23.04.2005, Heimkino

Zunächst ein schönes Beispiel, warum die 80er größtenteils ein ästhetisches Verbrechen darstellen. Der Film ertrinkt förmlich in seiner Zeitverhaftung und während noch fast jede Dekade seinen Filmen ein Gepräge mit auf den Weg gibt, das diesen, im Sinne des Charmes, zum Vorteil gereicht, ist bei den 80ern dahingehend kaum etwas zu holen. Nein, die Musik, die hier in großzügigen Dosen über alles und jedes gegossen wird, wird auch in Zukunft nicht gut klingen, vielmehr will man schreiend wegrennen. Die Klamotten, die alle anhaben, sind grundsätzlich Scheiße. Das gekünstelt Oberflächliche in jeder Einstellung ist nur mehr schale Hülle. Auch das Filmmaterial ist von selten ödem materialästhetischen Reiz, das post-homevideo-bedingte Bildformat macht vor allem die an sich sensationall inszenierte Autoverfolgungsjagd zum Trauerspiel, das vom abhanden gekommenen Scope kündet, und die typografische Gestaltung des Vorspanns verursacht bloßen physischen Schmerz.

Dem kann der Film zunächst kaum entkommen, zumal auch gerade die erste halbe Stunde seltsam unbalanciert vor sich hinstolpert und sich kaum für etwas handfestes entscheiden kann. Und immer wieder meint man einem verkrampften Versuch beizuwohnen, an den großartigen French Connection - der nun ebenfalls ganz und gar im Sud seiner Zeit kocht, aber nun, ganz im Gegensatz zu diesem Friedkinfilm, dadurch punkten kann - anzuschließen, diesen künstlerisch überrragenden Erfolg gar zu wiederholen.

Gut wird's dann später, als der Fokus endlich gefunden ist, die Ungelenkigkeiten in der grundsätzlichen Orientierung abnehmen und auch die "Greatest" Hits of the 80's-CD im hohen Bogen aus dem Tonstudio geschmissen wurde. Wenn diese beiden Polizisten, um die sich mal wieder alles dreht, endlich aus dem offiziellen Behördengang ausscheren - der eine, weil er ein Egomane sondergleichen ist, der andere, weil er an sich gegen seinen Willen mitgerissen wird - entwickelt To Live and Die in L.A. eine ungemeine Kraft, in der übliche hard boiled Zynismen der Copthriller aus den 70er Jahren mit leichter Hand noch übertroffen werden und ein selten düsteres Bild von Machtökonomien und ihren Verlockungen gezeichnet wird. Es ist nichts anderes als großartig, wenn diese beiden Cops selbst einen Diamantendeal unter Hehlern überfallen, um an jenen Geldbetrag zu kommen, der ihnen von offizieller Seite verweigert wird, um damit einen Geldfälscher - im übrigen großartig mit dem jungen Willem Dafoe besetzt - in die Falle zu locken. Ab hier zieht das eigene Verbrechen dann die weiten Kreise, die von einem solchen Schattenfilm zu wünschen sind, und natürlich stehen am Ende: Blut allenthalben und die verlorene Unschuld des vormaligen Idealisten. Das eigentliche Opfer indes: natürlich eine Frau, eine Person am Rande des Schauspiels nur, die von männlicher Egomanie aufs Neuerliche versklavt wird.

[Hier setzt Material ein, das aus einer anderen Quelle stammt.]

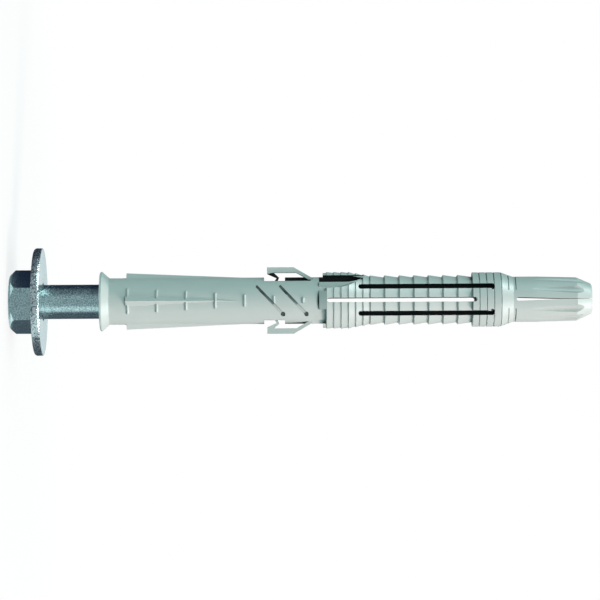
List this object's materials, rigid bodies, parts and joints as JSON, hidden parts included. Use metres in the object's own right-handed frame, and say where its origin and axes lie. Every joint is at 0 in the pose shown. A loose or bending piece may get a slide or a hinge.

Ein ambivalentes Erlebnis. Bis an die Schmerzgrenze unsicher zu Beginn, dann atemberaubend, zum Ende hin schlicht genial - wann hätte ein Schuss in den Kopf den Zuschauer stärker vor den eigenen gestoßen? -, mit einem wiederum seltsam delierenden Beschluss, der einen nochmals am Verstand der Macher zweifeln lässt. Sei's drum: To Live and Die in L.A. ist eine Kost, an der man manchen Zahn verliert, aber schlußendlich gelohnt hat sich's dann doch.

imdb


° ° °




kommentare dazu:



michael2, Sonntag, 24. April 2005, 23:14
Die Anmerkung, dass ich deine Einträge aus dem Heimkino-Universum am meisten schätze. Hat etwas sehr Entspanntes und trotzdem finden finden sich meistens neue Gedankenansätze und Stimulationen, die Filme (wieder-)zu sehen.